A second claims she was forced by her Scientologist employer to undergo testing and enroll in courses, also in 1998. When she refused she was fired.
The Scientologists were ordered to publish the Paris court's ruling in half a dozen newspapers and magazines in France and abroad.
A lawyer for the plaintiffs, Olivier Morice, welcomed "a historic decision" that would help "future victims to be warned about the methods of Scientology".
Prosecutors initially asked the court to order a ban on the movement's French operations.
But last month the court was alerted to a little-noticed legal change voted in by parliament in May, the month the trial began, which barred judges from dissolving an organisation convicted of fraud.
Although this rule change has since been dropped, it forced the court to downgrade its sentence in the Scientology case.
Critics of Scientology had accused it of "infiltrating" the National Assembly to lobby for the legal change -- a charge they angrily denied.
The head of France's interministerial body on cults, Georges Fenech, said the ruling was an important milestone, but said he was sorry that judges were prevented from tougher action.
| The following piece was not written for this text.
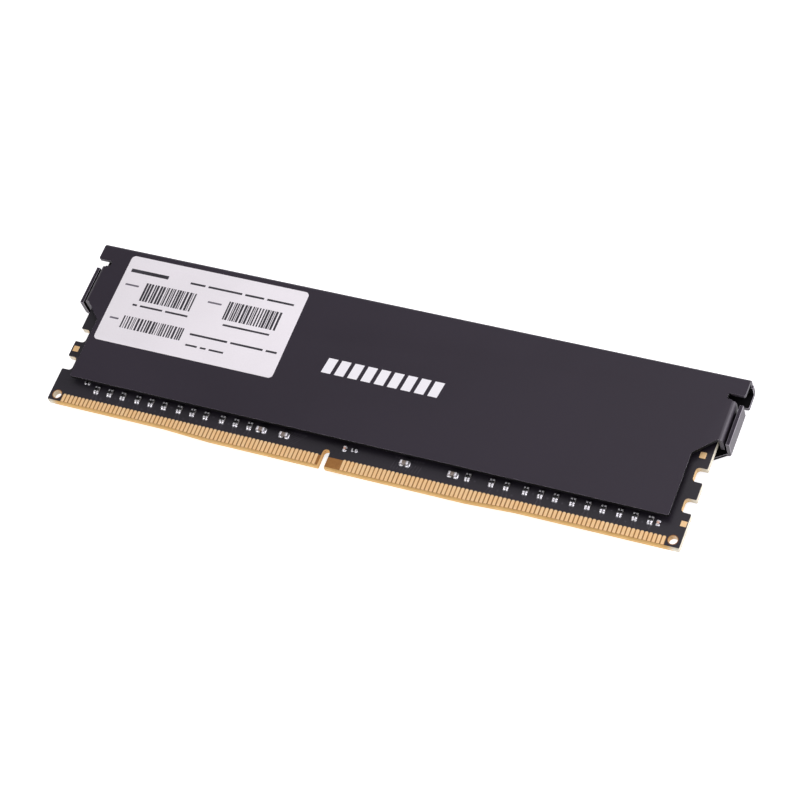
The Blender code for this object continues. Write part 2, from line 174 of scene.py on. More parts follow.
def surface(rings):
    """Points and faces of closed surfaces given as rings of points: each ring is joined to the
    next by four-sided faces, and the first and the last ring are closed flat. The array's axes
    are copies, rings, points of a ring and x, y, z; rings turn counter-clockwise about the way
    they advance."""
    rings = np.asarray(rings, float)
    rings = rings.reshape(-1, *rings.shape[-3:])
    copies, count, around, _ = rings.shape
    here = np.arange(around)
    ahead = (here + 1) % around
    level = np.arange(count - 1)[:, None] * around
    sides = np.stack([level + here, level + ahead, level + ahead + around, level + here + around], -1)
    lids = np.concatenate([here[::-1], (count - 1) * around + here])
    corners = np.concatenate([sides.reshape(-1), lids])
    sizes = np.concatenate([np.full((count - 1) * around, 4), [around, around]])
    shift = np.arange(copies)[:, None] * count * around
    return rings.reshape(-1, 3), (corners + shift).reshape(-1), np.tile(sizes, copies)


def together(*surfaces):
    """Several surfaces as one, with the later ones' point numbers moved up."""
    starts = np.cumsum([0, *[len(points) for points, _, _ in surfaces]])
    points = np.concatenate([points for points, _, _ in surfaces])
    corners = np.concatenate([corners + start for (_, corners, _), start in zip(surfaces, starts)])
    sizes = np.concatenate([sizes for _, _, sizes in surfaces])
    return points, corners, sizes


def plate_rings(size, radii, profile, corner_steps=4):
    """Rings of a rounded rectangle: a point of the outline is its corner's centre plus the corner
    radius less the ring's inset, along a direction that turns a quarter circle at each corner.
    The profile lists each ring's inset and height."""
    signs = np.array([(1, 1), (-1, 1), (-1, -1), (1, -1)], float)[:, None]
    radii = np.broadcast_to(np.asarray(radii, float), 4)[:, None, None]
    centres = signs * (np.array(size) / 2 - radii)
    angles = np.radians(np.arange(4)[:, None] * 90 + np.linspace(0, 90, corner_steps + 1))
    ways = np.stack([np.cos(angles), np.sin(angles)], -1)
    inset, height = np.array(profile, float).T
    reach = radii - inset[:, None, None, None]
    flat = centres + signs * np.minimum(reach, 0.0) + ways * np.maximum(reach, 0.0)
    flat = flat.reshape(len(inset), -1, 2)
    high = np.broadcast_to(height[:, None, None], (*flat.shape[:2], 1))
    return np.concatenate([flat, high], -1)


def placed(rings, places, turns=0.0):
    """Copies of a set of rings, each turned about +Z by its angle in degrees and moved to its place."""
    places = np.asarray(places, float).reshape(-1, 3)
    angles = np.radians(np.broadcast_to(np.asarray(turns, float), len(places)))
    c, s, zero, one = np.cos(angles), np.sin(angles), np.zeros_like(angles), np.ones_like(angles)
    turn = np.stack([c, s, zero, -s, c, zero, zero, zero, one], -1).reshape(-1, 1, 3, 3)
    return np.asarray(rings)[None] @ turn + places[:, None, None]


def face_down(rings):
    """Rings turned half round about +X, for a part on the board's lower face."""
    return rings * np.array([1.0, -1.0, -1.0])


def rounded_profile(height, radius, steps=3, foot=0.0):
    """Insets and heights of a wall whose top edge, and bottom edge where foot is given, are quarter
    circles: inset r (1 - cos t), height less r (1 - sin t)."""
    t = np.linspace(0.0, pi / 2, steps + 1)
    top = np.stack([radius * (1 - np.cos(t)), height - radius * (1 - np.sin(t))], -1)
    t = t[::-1]
    bottom = np.stack([foot * (1 - np.cos(t)), foot * (1 - np.sin(t))], -1)
    return np.concatenate([bottom if foot else [[0.0, 0.0]], top])


def piece(name, shape, finish, stands_for=(), smooth=30.0):
    """A mesh object from a surface in millimetres, riding on the module."""
    points, corners, sizes = shape
    mesh = bpy.data.meshes.new(name)
    mesh.vertices.add(len(points))
    mesh.vertices.foreach_set("co", (points * MM).astype(np.float32).ravel())
    mesh.loops.add(len(corners))
    mesh.loops.foreach_set("vertex_index", corners.astype(np.int32))
    mesh.polygons.add(len(sizes))
    mesh.polygons.foreach_set("loop_start", np.concatenate([[0], np.cumsum(sizes)[:-1]]).astype(np.int32))
    mesh.update(calc_edges=True)
    mesh.validate()
    mesh.materials.append(finish)
    mesh.shade_smooth()
    mesh.set_sharp_from_angle(angle=radians(smooth))
    obj = bpy.data.objects.new(name, mesh)
    return join_module(obj, stands_for)


def join_module(obj, stands_for):
    """Makes a new object part of the module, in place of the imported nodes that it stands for."""
    bpy.context.scene.collection.objects.link(obj)
    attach(obj, "root")
    if stands_for:
        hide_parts(*stands_for)
    return obj


# ---------------------------------------------------------------- places read from the frame

def low(node):
    """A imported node's lowest corner."""
    return np.array(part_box(node)[0]) / MM


def high(node):
    """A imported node's highest corner."""
    return np.array(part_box(node)[1]) / MM


def middle(node):
    return (low(node) + high(node)) / 2


def size(node):
    return high(node) - low(node)


def named(prefix):
    """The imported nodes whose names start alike, in order."""
    return sorted(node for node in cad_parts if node.startswith(prefix))


# ---------------------------------------------------------------- materials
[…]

"I strongly regret that the law was changed discreetly during the trial, just before the trial, without anyone knowing," he told France 24 television.
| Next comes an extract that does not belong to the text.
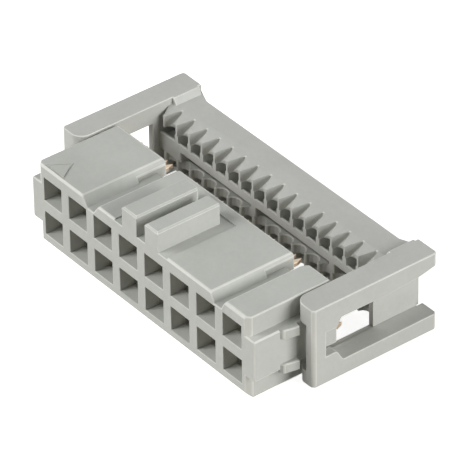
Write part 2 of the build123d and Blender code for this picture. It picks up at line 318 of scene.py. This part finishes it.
def contact_blank():
    """One contact of the upper row, centred on its opening."""
    mesh = bpy.data.meshes.new("contact_blank")
    bm = bmesh.new()
    plate = [(-plate_half, plate_front), (plate_half, plate_front), (plate_half, plate_back),
             (fork_middle + fork_half, plate_back), (fork_middle + fork_half, fork_side_end),
             (fork_middle + tip_offset, fork_tip), (fork_middle + slot_half, slot_mouth),
             (fork_middle + slot_half, slot_floor), (fork_middle - slot_half, slot_floor),
             (fork_middle - slot_half, slot_mouth), (fork_middle - tip_offset, fork_tip),
             (fork_middle - fork_half, fork_side_end), (fork_middle - fork_half, shoulder),
             (-plate_half, shoulder)]
    pressed(bm, plate, -plate_thick / 2, plate_thick / 2)
    # spring beams: an eased curve from the plate in to the pinch, then out to the flared lip
    beam_root = plate_half - beam_thick
    for side in (-1, 1):
        inner, outer = [], []
        for i in range(beam_steps + 1):
            t = i / beam_steps
            ease = t * t * (3 - 2 * t)
            x = beam_root + (pinch_half - beam_root) * ease
            y = plate_front + (pinch_depth - plate_front) * t
            inner.append((side * x, y))
            outer.append((side * (x + beam_thick), y))
        for i in range(1, lip_steps + 1):
            t = i / lip_steps
            x = pinch_half + lip_flare * t * t
            y = pinch_depth + (lip_depth - pinch_depth) * t
            inner.append((side * x, y))
            outer.append((side * (x + beam_thick), y))
        strip = [(side * beam_root, shoulder)] + inner + outer[::-1] + [(side * plate_half, shoulder)]
        pressed(bm, strip if side > 0 else strip[::-1], -beam_half, beam_half)
    bmesh.ops.recalc_face_normals(bm, faces=bm.faces)
    bmesh.ops.bevel(bm, geom=[e for e in bm.edges if e.calc_face_angle(0) > least_fold],
                    offset=edge_break, segments=1, affect="EDGES")
    bm.to_mesh(mesh)
    bm.free()
    return mesh


def rows_of_contacts(metal):
    """The loading of the housing: one blank set on each cavity, the lower row turned over."""
    tree = bpy.data.node_groups.new("load contacts", "GeometryNodeTree")
    face = tree.interface
    for name, kind in (("Blank", "Geometry"), ("Contacts in a row", "Int"), ("Pitch", "Float"),
                       ("Row height", "Float"), ("Metal", "Material")):
        face.new_socket(name, in_out="INPUT", socket_type="NodeSocket" + kind)
    face.new_socket("Contacts", in_out="OUTPUT", socket_type="NodeSocketGeometry")
    given = add_node(tree, "NodeGroupInput")
    less = add_node(tree, "ShaderNodeMath", {0: given.outputs["Contacts in a row"]}, {1: 1.0},
                    operation="SUBTRACT")
    span = add_node(tree, "ShaderNodeMath", {0: less.outputs[0], 1: given.outputs["Pitch"]},
                    operation="MULTIPLY")
    left = add_node(tree, "ShaderNodeMath", {0: span.outputs[0]}, {1: -0.5}, operation="MULTIPLY")
    step = add_node(tree, "ShaderNodeCombineXYZ", {"X": given.outputs["Pitch"]})
    rows = []
    for turned in (0.0, math.pi):
        height = given.outputs["Row height"]
        if turned:
            height = add_node(tree, "ShaderNodeMath", {0: height}, {1: -1.0},
                              operation="MULTIPLY").outputs[0]
        start = add_node(tree, "ShaderNodeCombineXYZ", {"X": left.outputs[0], "Z": height})
        line = add_node(tree, "GeometryNodeMeshLine",
                        {"Count": given.outputs["Contacts in a row"],
                         "Start Location": start.outputs[0], "Offset": step.outputs[0]})
        row = add_node(tree, "GeometryNodeInstanceOnPoints",
                       {"Points": line.outputs[0], "Instance": given.outputs["Blank"]},
                       {"Rotation": (0.0, turned, 0.0)})
        rows.append(row.outputs[0])
    join = add_node(tree, "GeometryNodeJoinGeometry")
    for row in rows:
        tree.links.new(row, join.inputs[0])
    real = add_node(tree, "GeometryNodeRealizeInstances", {0: join.outputs[0]})
    dress = add_node(tree, "GeometryNodeSetMaterial",
                     {"Geometry": real.outputs[0], "Material": given.outputs["Metal"]})
    out = add_node(tree, "NodeGroupOutput")
    tree.links.new(dress.outputs[0], out.inputs[0])

    holder = linked("contact_holder", contact_blank())
    load = holder.modifiers.new("load contacts", "NODES")
    load.node_group = tree
    ids = {item.name: item.identifier for item in face.items_tree if item.in_out == "INPUT"}
    load[ids["Contacts in a row"]] = contacts_in_row
    load[ids["Pitch"]] = pitch
    load[ids["Row height"]] = row_height
    load[ids["Metal"]] = metal
    shown = holder.evaluated_get(bpy.context.evaluated_depsgraph_get())
    mesh = bpy.data.meshes.new_from_object(shown)
    mesh.name = "contacts"
    bpy.data.objects.remove(holder)
    return mesh


contacts = linked("contacts", rows_of_contacts(stamped_bronze()))
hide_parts(*[f"contact_{row}{i}" for row in "ab" for i in range(1, contacts_in_row + 1)])
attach(contacts, "socket")


# Cable cover
#
# The clamp that presses the flat cable onto the forks: a bar with a pointed
# seat for each wire between two arms that run on the housing's side ribs.
# Moulded in the same grey PBT, from another tool, so its clouds differ.

cover_radius_mm = 0.075

cover_pbt = moulded_pbt("moulded_cover_pbt", "#CBCCC7", "#C2C3BE", 0.12, 0.171)
# the paler tone on the cover's mould radius and narrow chamfers is a painted highlight along the edges
cover_painted_highlight = moulded_pbt("painted_highlight_of_cover_pbt", "#E5E6DF", "#DDDED7", 0.12, 0.171)
cover = moulded_copy("cable_cover", "clamp_cover", cover_radius_mm, cover_pbt, cover_painted_highlight)
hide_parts("cable_cover")
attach(cover, "cover")


# Floor, lamps and camera
#
# The connector lies on its underside on a white studio floor, under wide soft
# lamps: one behind its right end, and a low and a high one in front on the left.

def seen_or_mirrored(tree):
    """1 where the camera looks, straight or by way of a reflection, and 0 for all other light."""
    light = add_node(tree, "ShaderNodeLightPath")
    either = add_node(tree, "ShaderNodeMath", {0: light.outputs["Is Camera Ray"],
                                               1: light.outputs["Is Glossy Ray"]},
                      operation="MAXIMUM")
    return either.outputs[0]


def studio_floor(level, reach):
    """White paper sweep. To the camera it shows white; the connector's soft shadow stays on it."""
    mat = bpy.data.materials.new("white_sweep")
    mat.use_nodes = True
    tree = mat.node_tree
    tree.nodes.clear()
    paper = add_node(tree, "ShaderNodeBsdfDiffuse", values={"Color": colour("#F2F2F2")})
    glow = add_node(tree, "ShaderNodeEmission", values={"Color": (1, 1, 1, 1), "Strength": 0.86})
    lit = add_node(tree, "ShaderNodeAddShader", {0: paper.outputs[0], 1: glow.outputs[0]})
    # what the paper throws back up is warm and weak, as the set round it is dark
    dull = add_node(tree, "ShaderNodeBsdfDiffuse", values={"Color": colour("#A6A19A")})
    mix = add_node(tree, "ShaderNodeMixShader",
                   {0: seen_or_mirrored(tree), 1: dull.outputs[0], 2: lit.outputs[0]})
    add_node(tree, "ShaderNodeOutputMaterial", {"Surface": mix.outputs[0]})
    mesh = bpy.data.meshes.new("floor")
    mesh.from_pydata([(-reach, -reach, level), (reach, -reach, level), (reach, reach, level),
                      (-reach, reach, level)], [], [(0, 1, 2, 3)])
    mesh.materials.append(mat)
    floor = linked("floor", mesh)


def studio_air():
    """White behind the set for the camera and for reflections, nearly dark for everything else."""
    world = bpy.data.worlds.new("studio")
    world.use_nodes = True
    tree = world.node_tree
    tree.nodes.clear()
    dim = add_node(tree, "ShaderNodeBackground", values={"Color": colour("#F1F1EF"), "Strength": 0.05})
    white = add_node(tree, "ShaderNodeBackground", values={"Color": (1, 1, 1, 1), "Strength": 1.0})
    mix = add_node(tree, "ShaderNodeMixShader",
                   {0: seen_or_mirrored(tree), 1: dim.outputs[0], 2: white.outputs[0]})
    add_node(tree, "ShaderNodeOutputWorld", {"Surface": mix.outputs[0]})
    bpy.context.scene.world = world


def lamp(name, place, size, power):
    """A square softbox, aimed at the middle of the connector."""
    middle = Vector((0.0, mm(6), 0.0))
    data = bpy.data.lights.new(name, "AREA")
    data.shape = "SQUARE"
    data.size = size
    data.energy = power
    box = linked(name, data)
    aim = (middle - Vector(place)).to_track_quat("-Z", "Y")
    box.matrix_world = Matrix.Translation(place) @ aim.to_matrix().to_4x4()


underside = cad_box[0][2]
floor_reach = 0.6

studio_floor(underside, floor_reach)
studio_air()
# place and size in metres, power in watts
lamp("right_box", (0.30, 0.12, 0.12), 0.20, 0.96)
lamp("front_box", (-0.22, -0.28, 0.12), 0.22, 0.42)
lamp("high_box", (-0.12, -0.28, 0.26), 0.22, 0.98)

# the photograph's camera, found from the 2.54 mm grid of the openings: its direction,
# its distance from the origin along its own three axes, and its focal length
azimuth, elevation, roll = math.radians(52.31), math.radians(36.0), math.radians(-0.91)
aside, above, away = mm(5.67), mm(2.65), mm(308.7)
frame_pixels, focal_pixels, sensor_mm = 470, 5112, 36.0

back = Vector((math.sin(azimuth) * math.cos(elevation), -math.cos(azimuth) * math.cos(elevation),
               math.sin(elevation)))
right = Vector((0, 0, 1)).cross(back).normalized()
up = back.cross(right)
across = math.cos(roll) * right + math.sin(roll) * up
upright = math.cos(roll) * up - math.sin(roll) * right
turn = Matrix((across, upright, back)).transposed()
lens = bpy.data.cameras.new("camera")
lens.sensor_width = sensor_mm
lens.lens = focal_pixels / frame_pixels * sensor_mm
camera = linked("camera", lens)
camera.matrix_world = Matrix.Translation(turn @ Vector((aside, above, away))) @ turn.to_4x4()
bpy.context.scene.camera = camera
bpy.context.scene.view_settings.view_transform = "Standard"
But Judge Sophie-Helene Chateau argued "a very heavy fine" would be more effective than a ban that would risk driving the group underground.
Catherine Picard, of the anti-cult pressure group UNADFI called it "a fairly subtle and intelligent judgment that will undermine the organisation and allow greater control over it".
Founded in 1954 by US science-fiction writer L. Ron Hubbard, the Church of Scientology is recognised as a religion in the United States and claims a worldwide membership of 12 million.
But officials in France, Germany, Greece, Russia and elsewhere accuse it of tricking vulnerable members out of large sums.
The French ruling marks a new chapter in a global battle over the group's image, one that forced Wikipedia to block known Scientologists from editing entries at the communally-crafted online encyclopedia earlier this year.
"We will not give up," the movement said in a statement after the verdict. "We believe that no one has the right to tell the French people what to think and what to believe on matters of religion."